*DATA FOR PROCESSING*
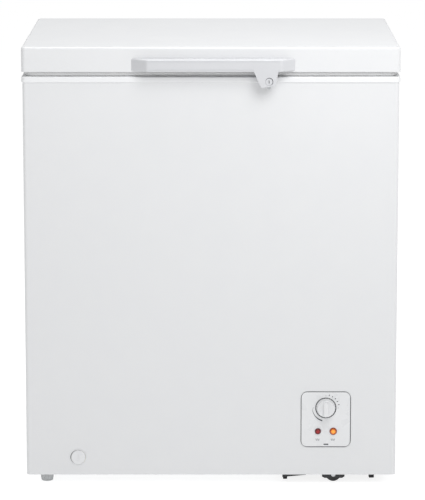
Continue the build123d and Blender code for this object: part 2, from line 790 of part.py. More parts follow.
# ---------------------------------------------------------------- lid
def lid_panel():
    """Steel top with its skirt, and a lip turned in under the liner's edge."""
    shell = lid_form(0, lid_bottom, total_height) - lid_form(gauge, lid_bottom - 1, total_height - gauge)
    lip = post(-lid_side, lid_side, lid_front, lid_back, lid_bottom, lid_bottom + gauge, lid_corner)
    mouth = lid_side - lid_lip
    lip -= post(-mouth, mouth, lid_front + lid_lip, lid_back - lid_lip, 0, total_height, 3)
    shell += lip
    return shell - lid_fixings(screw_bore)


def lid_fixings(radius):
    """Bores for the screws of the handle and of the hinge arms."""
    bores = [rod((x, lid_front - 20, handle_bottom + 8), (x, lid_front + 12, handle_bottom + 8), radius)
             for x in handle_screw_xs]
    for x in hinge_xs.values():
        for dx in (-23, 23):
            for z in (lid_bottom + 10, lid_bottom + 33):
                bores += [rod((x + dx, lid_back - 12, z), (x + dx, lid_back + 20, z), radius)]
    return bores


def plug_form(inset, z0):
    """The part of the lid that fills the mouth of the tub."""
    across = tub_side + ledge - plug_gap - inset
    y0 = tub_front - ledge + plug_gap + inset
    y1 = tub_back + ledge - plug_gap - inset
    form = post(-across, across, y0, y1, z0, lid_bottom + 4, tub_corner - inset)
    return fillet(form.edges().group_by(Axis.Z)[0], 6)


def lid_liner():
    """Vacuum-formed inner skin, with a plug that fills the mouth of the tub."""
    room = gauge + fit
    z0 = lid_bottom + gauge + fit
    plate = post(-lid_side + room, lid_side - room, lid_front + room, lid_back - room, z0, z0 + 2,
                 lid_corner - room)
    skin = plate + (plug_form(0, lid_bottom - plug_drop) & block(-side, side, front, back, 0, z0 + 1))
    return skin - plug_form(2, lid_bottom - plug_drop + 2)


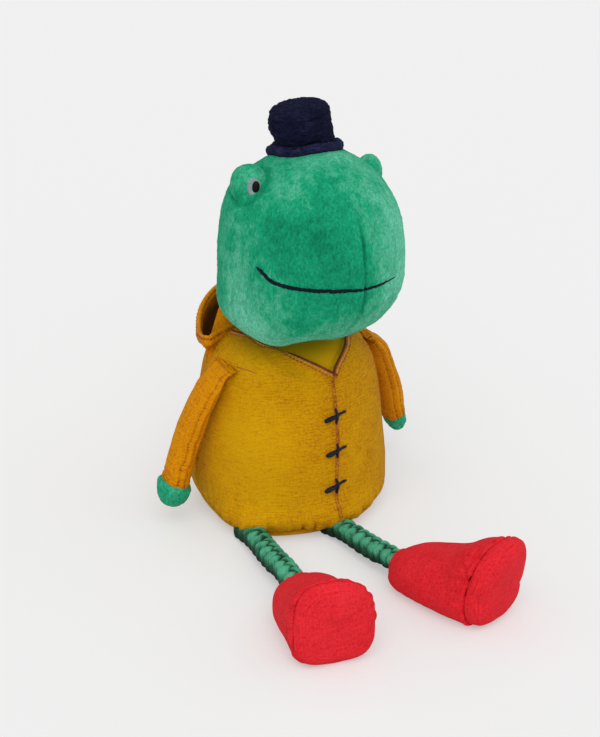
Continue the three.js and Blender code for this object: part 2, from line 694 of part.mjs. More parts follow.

*EXERCISE TASK*
Quote verbatim the opening lines of the listing above, ending with the line where "return shell - lid_fixings(screw_bore)" appears; include both endpoints and nothing more.

*WRITTEN SOLUTION*
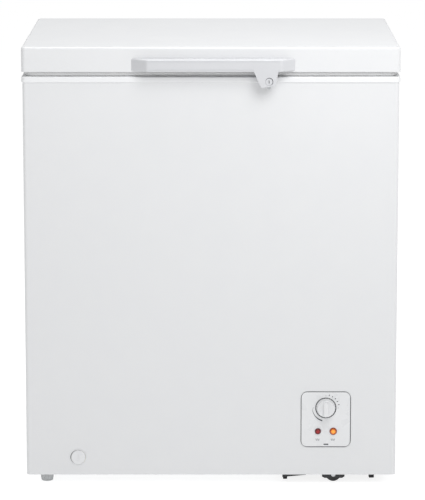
Continue the build123d and Blender code for this object: part 2, from line 790 of part.py. More parts follow.
# ---------------------------------------------------------------- lid
def lid_panel():
    """Steel top with its skirt, and a lip turned in under the liner's edge."""
    shell = lid_form(0, lid_bottom, total_height) - lid_form(gauge, lid_bottom - 1, total_height - gauge)
    lip = post(-lid_side, lid_side, lid_front, lid_back, lid_bottom, lid_bottom + gauge, lid_corner)
    mouth = lid_side - lid_lip
    lip -= post(-mouth, mouth, lid_front + lid_lip, lid_back - lid_lip, 0, total_height, 3)
    shell += lip
    return shell - lid_fixings(screw_bore)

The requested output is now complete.